Seeing as I was already out with my camera, I thought I would make the most of the day and explore some historical points of interest around Cornwall. So what is a quoit? A quoit is an ancient burial monument usually made up of large, heavy standing stones and a final stone to cover them. Cornwall is home to many quoits and it's not uncommon for them to date as far back as 10,000 BC. 

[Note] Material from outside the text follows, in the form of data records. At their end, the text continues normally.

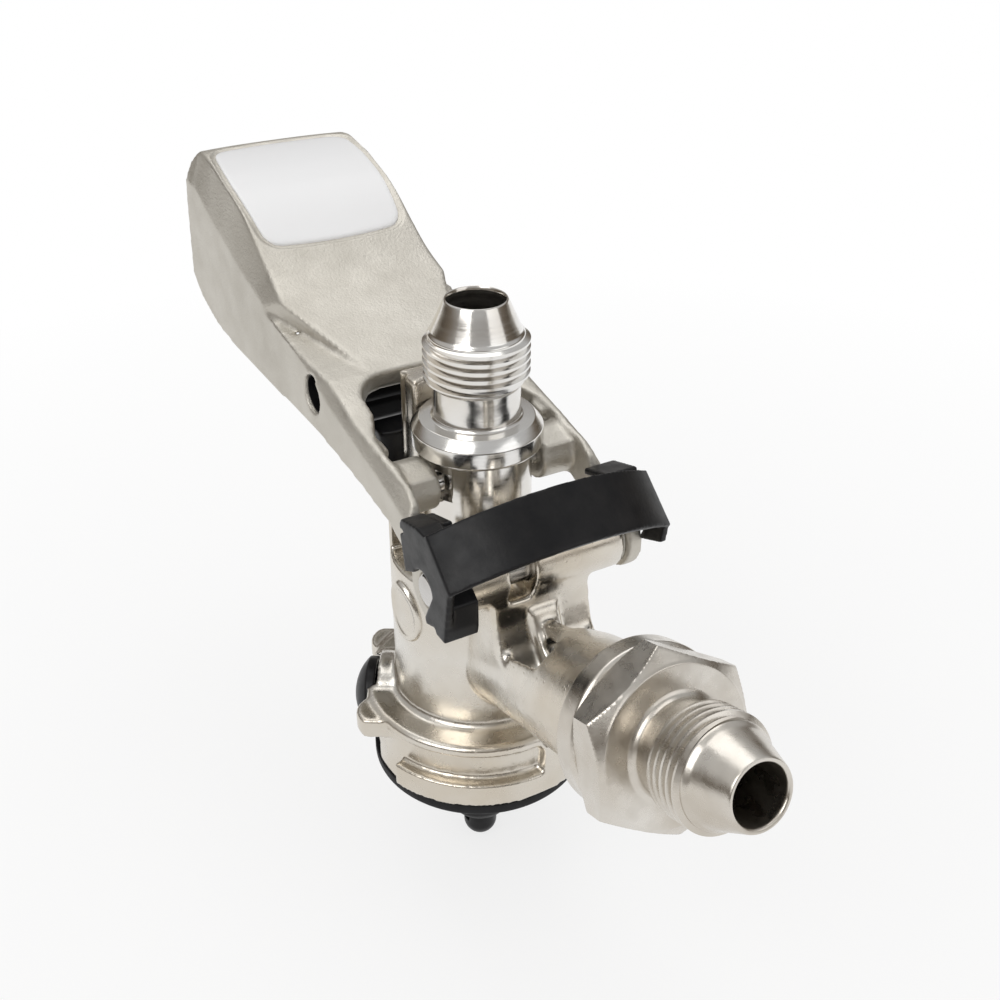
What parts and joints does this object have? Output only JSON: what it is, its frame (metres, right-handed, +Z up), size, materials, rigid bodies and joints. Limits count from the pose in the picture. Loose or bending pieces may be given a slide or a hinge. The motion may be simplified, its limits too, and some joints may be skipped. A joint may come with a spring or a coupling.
{
  "type": "keg coupler",
  "caption": "Lever-operated keg coupler with a sliding beer probe, a forked lever and an angled gas inlet.",
  "frame": {"origin": "probe axis, level with the underside of the base seal that meets the keg neck", "axes": "+Z up the probe towards the beer outlet; +X out along the gas inlet, which tilts up; the lever's grip lies towards -X and its hinge pin along Y"},
  "size_m": [0.2279, 0.0603, 0.1571],
  "materials": {
    "nickel_body": "semi-polished nickel over cast brass",
    "polished_steel": "polished",
    "satin_nickel": "matte cast nickel",
    "inlet_nickel": "satin nickel",
    "pin_steel": "ground",
    "black_rubber": "matte",
    "valve_rubber": "matte",
    "black_plastic": "satin",
    "white_label": "gloss",
    "bearing_plastic": "plain"
  },
  "bodies": {
    "body": {"housing": "nickel_body", "base_seal": "black_rubber", "gas_joint_washer": "black_rubber", "gas_adaptor": "inlet_nickel", "gas_check_valve": "valve_rubber", "gas_valve_sleeve": "bearing_plastic", "probe_seal_ring": "valve_rubber", "probe_wiper_ring": "valve_rubber", "hinge_bushes": "bearing_plastic"},
    "lever": {"lever": "satin_nickel", "label_plate": "white_label", "hinge_clip": "black_plastic", "hinge_pin": "pin_steel", "hinge_washers": "bearing_plastic", "drive_rollers": "pin_steel"},
    "probe": {"probe": "polished_steel", "probe_nose_seal": "black_rubber", "ball_cage": "black_plastic"},
    "ball": {"check_ball": "polished_steel"},
    "relief": {"relief_cap": "black_plastic", "relief_poppet": "valve_rubber"}
  },
  "joints": [
    {"name": "lever_hinge", "type": "hinge", "parent": "body", "child": "lever", "pos_m": [0.0225, 0, 0.0695], "axis": [0, -1, 0], "range_deg": [0, 37]},
    {"name": "probe_slide", "type": "slide", "parent": "body", "child": "probe", "axis": [0, 0, 1], "range_m": [-0.0149, 0]},
    {"name": "ball_lift", "type": "slide", "parent": "probe", "child": "ball", "axis": [0, 0, 1], "range_m": [0, 0.003]},
    {"name": "relief_press", "type": "slide", "parent": "body", "child": "relief", "axis": [0.5299, 0.848, 0], "range_m": [0, 0.001], "stiffness_N_per_m": 800, "springref_m": -0.001}
  ],
  "couplings": [
    {"joint": "probe_slide", "follows": "lever_hinge", "m_per_rad": -0.0229}
  ]
}
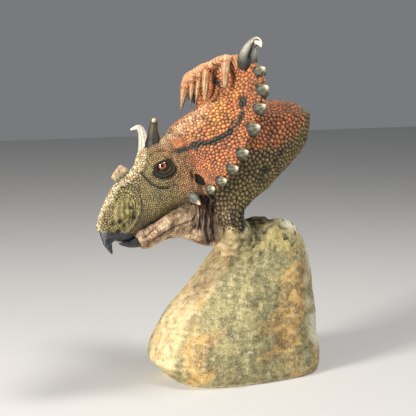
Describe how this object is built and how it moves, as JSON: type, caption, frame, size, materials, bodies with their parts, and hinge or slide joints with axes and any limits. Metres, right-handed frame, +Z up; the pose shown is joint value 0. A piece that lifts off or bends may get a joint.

With a good bit of planning, the first of three quoits was easy to find. Whilst driving around Cornwall, you can expect to find yourself on country roads barely wide enough for your own car. The road's leading to Mulfra Quoit, however, were surprisingly spacious. What let the journey down is the amount of traffic when leaving Penzance. With the help of Google maps, I quickly found a place to park that only involved a short walk to the entrance of the field. The plant life may have been overgrown, but the paths were well defined and easy to follow. With all of the gear I carrying, the walk through the field and up the steep hill was made somewhat challenging. I wasn't wearing the most appropriate jacket either, but there were plenty of incredible granite stones offering a place to sit and rest. Protruding over the top of the hill was a pointed stone that resembled what I had seen in photos. As the steep incline started to level out, it became clear that I had found what I was looking for. I might've been expecting too much in terms of height, but the impressive panoramic views of rolling hills, coastal towns and old tin mines made up for that. I was cautious of the large dark clouds, but they were at a perfect height and moving at a perfect speed for what I had in mind. There was a small chance that it would've been a perfectly clear day. This would've been nice, but not what I wanted. My big, bulky jacket actually came in handy because it meant I could sit on the damp grass. A nap would've been nice at this location, but couldn't be too sure how safe my car was at the side of the road.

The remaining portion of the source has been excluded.